Bisogna però esaminare la cosa molto da vicino e con molta attenzione.

Il fatto che sia “giù di tono” vuol dire che ha navigato molto o, comunque, è rimasta molto tempo in acqua e nonostante ciò sia ancora navigante. Molto probabilmente denuncia delle magagne sul fondo o ha il fondo da rifare, almeno in gran parte. Con la quasi certezza che quando si toglie il fondo si scopre che ci sono delle ordinate anch’esse da cambiare e magari (oppure) pezzi di chiglia o di longheroni non sanissimi. Forse tengono ancora ma poi, nel dubbio, si decide di cambiarli. Come le tappezzerie, presenti nella loro interezza, ma bruttine. Se oggi sono accettabili oggi con la barca non perfetta, striderebbero dopo con le vernici brillanti dello scafo restaurato; così cogliamo l’occasione della riverniciatura dei legni e sostituiamo anche quelle.

Ma se la tappezzeria è scolorita vuol dire che lo scafo è stato parecchio all’aperto, esposto ai raggi del sole, ma anche alla pioggia. Due elementi deleteri per gli esterni e per la struttura dei sedili. Ragion per cui anche questa parte va restaurata.

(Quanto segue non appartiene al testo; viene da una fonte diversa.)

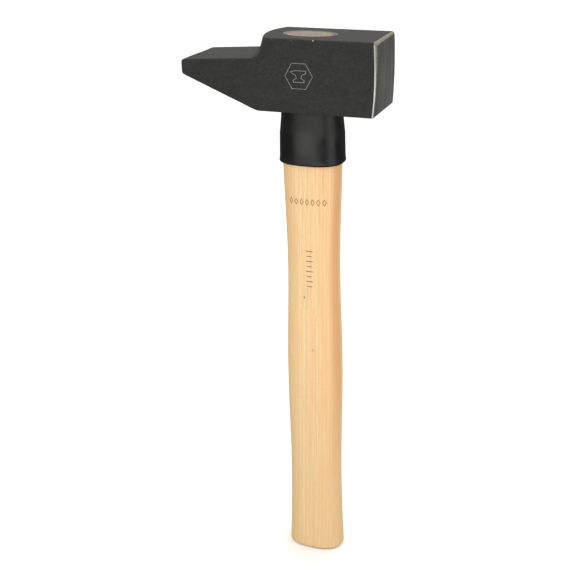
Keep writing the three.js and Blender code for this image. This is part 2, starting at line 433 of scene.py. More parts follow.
# The eye: its waist, how much larger its two mouths are along x and along y, and its levels above
# the head's underside from the top down, each with such a pair.
EYE_HALF_LENGTH, EYE_HALF_WIDTH = 14.0, 7.9
EYE_X = (RING_LOW.x + RING_HIGH.x) / 2
TOP_MOUTH, BOTTOM_MOUTH = (2.54, 1.68), (1.2, 1.2)
EYE_LEVELS = [(SIZE - 0.05, 2.38, 1.52), (SIZE - 0.2, 2.24, 1.4), (SIZE - 1.5, 0.38, 0.32),
              (SIZE - 1.8, 0.24, 0.24), (SIZE - 6, 0.2, 0.2), (SIZE / 2, 0.0, 0.0),
              (4.0, 0.5, 0.5), (0.6, 0.75, 0.75), (0.15, 0.95, 0.95)]

ACROSS, UPRIGHT, ARC = 30, 30, 5  # quads across the top, down a cheek and round an edge
ACROSS_STEPS, UPRIGHT_STEPS = run_steps(ACROSS), run_steps(UPRIGHT)
FAR_CHEEK = ACROSS + ARC  # where each stretch of a section starts in its ring
UNDERSIDE = FAR_CHEEK + UPRIGHT + ARC
NEAR_CHEEK = UNDERSIDE + ACROSS + ARC


def shoulder_profile():
    """Radius and height down the barrel-shaped end of the block: edge, leaning wall and fillet."""
    edge_low = (BARREL_RADIUS + BARREL_LEAN * BARREL_ROUND, SIZE - BARREL_ROUND)
    edge = [bezier((BARREL_RADIUS - BARREL_ROUND, SIZE), (BARREL_RADIUS, SIZE), edge_low, i / 6)
            for i in range(7)]
    wall = [(lerp(edge_low[0], FILLET_TOP[0], i / 4), lerp(edge_low[1], FILLET_TOP[1], i / 4))
            for i in range(1, 4)]
    fillet = [bezier(FILLET_TOP, FILLET_PULL, FILLET_FOOT, i / 14) for i in range(15)]
    return edge + wall + fillet


SHOULDER = shoulder_profile()


def shoulder_height(radius):
    if radius <= SHOULDER[0][0]:
        return SIZE
    for (r0, z0), (r1, z1) in zip(SHOULDER, SHOULDER[1:]):
        if radius <= r1:
            return lerp(z0, z1, (radius - r0) / (r1 - r0))
    return 0.0


def top_height(x, y):
    peen = TIP_HIGH + TOP_SLOPE * (x - HEAD_LOW.x)
    block = shoulder_height(math.hypot(BARREL_X - x, y - BARREL_Y)) if x < BARREL_X else SIZE
    return max(block, min(peen, SIZE))


def underside_height(x):
    if x >= ROOT_X + ROOT_ROUND:
        return 0.0
    if x <= ROOT_X - ROOT_ROUND:
        return UNDERSIDE_SLOPE * (ROOT_X - x)
    return UNDERSIDE_SLOPE * (ROOT_X + ROOT_ROUND - x) ** 2 / (4 * ROOT_ROUND)


def swept_x(x, y, sweep):
    """Where a section that crosses the near cheek at x lies at y, when it follows the barrel's arc."""
    if sweep <= 0:
        return x
    radius_squared = (BARREL_X - x) ** 2 + (HALF + BARREL_Y) ** 2
    arc_x = BARREL_X - math.sqrt(max(radius_squared - (y - BARREL_Y) ** 2, 0.0))
    return lerp(x, arc_x, sweep)


def head_section(x, sweep=0.0, inset=0.0, corner=EDGE_ROUND):
    """Points once round the head, from the near top edge over the top and the far cheek."""
    half = HALF - inset
    run = half - corner
    low_corner = corner * LOW_EDGE_SHARE
    low_run = half - low_corner
    low = underside_height(x) + inset
    high = top_height(swept_x(x, -run, sweep), -run) - inset
    far_x = swept_x(x, half, sweep)
    points = []
    for step in ACROSS_STEPS:
        y = lerp(-run, run, step)
        px = swept_x(x, y, sweep)
        points.append((px, y, top_height(px, y) - inset))
    turns = [math.pi / 2 * k / ARC for k in range(1, ARC)]
    for turn in turns:
        y = run + corner * math.sin(turn)
        points.append((swept_x(x, y, sweep), y, high - corner * (1 - math.cos(turn))))
    for step in UPRIGHT_STEPS:
        points.append((far_x, half, lerp(high - corner, low + low_corner, step)))
    for turn in turns:
        y = low_run + low_corner * math.cos(turn)
        points.append((far_x, y, low + low_corner * (1 - math.sin(turn))))
    for step in ACROSS_STEPS:
        points.append((lerp(far_x, x, step), lerp(low_run, -low_run, step), low))
    for turn in turns:
        y = -low_run - low_corner * math.sin(turn)
        points.append((x, y, low + low_corner * (1 - math.cos(turn))))
    for step in UPRIGHT_STEPS:
        points.append((x, -half, lerp(low + low_corner, high - corner, step)))
    for turn in turns:
        y = -run - corner * math.cos(turn)
        points.append((swept_x(x, y, sweep), y, high - corner * (1 - math.sin(turn))))
    return points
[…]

Poi le cromature, apparentemente abbastanza belle. Ma se le esaminiamo bene ci rendiamo conto che mancano tratti di cromo e qualche profilo ha preso uno o più colpetti. Ciò vuol dire che, oltre a ricromare, bisogna pure raddrizzare. E così si rifanno raddrizzature e anche tutte le cromature.

Per la vernice stessa storia: potrebbe essere solo rinfrescata, ma con risultato mediocre. Ma noi vogliamo sistemarla proprio bene la nostra amata barca e non ci accontentiamo di qualche mano di vernice. Allora, per renderla perfetta come noi desideriamo, tocca riportarla a legno.

Ed ecco che i costi finali del restauro delle due barche - quella con l’aspetto del rottame e quella navigante - praticamente si equivalgono. Ovviamente se si desidera che il risultato finale sia buono e ci soddisfi.

Con una differenza: la barca “simil-rottame” è stata pagata una cifra di molto inferiore a quella della barca quasi in ordine. La quale, sotto quest’ottica, è veramente da considerarsi una “falsa occasione”.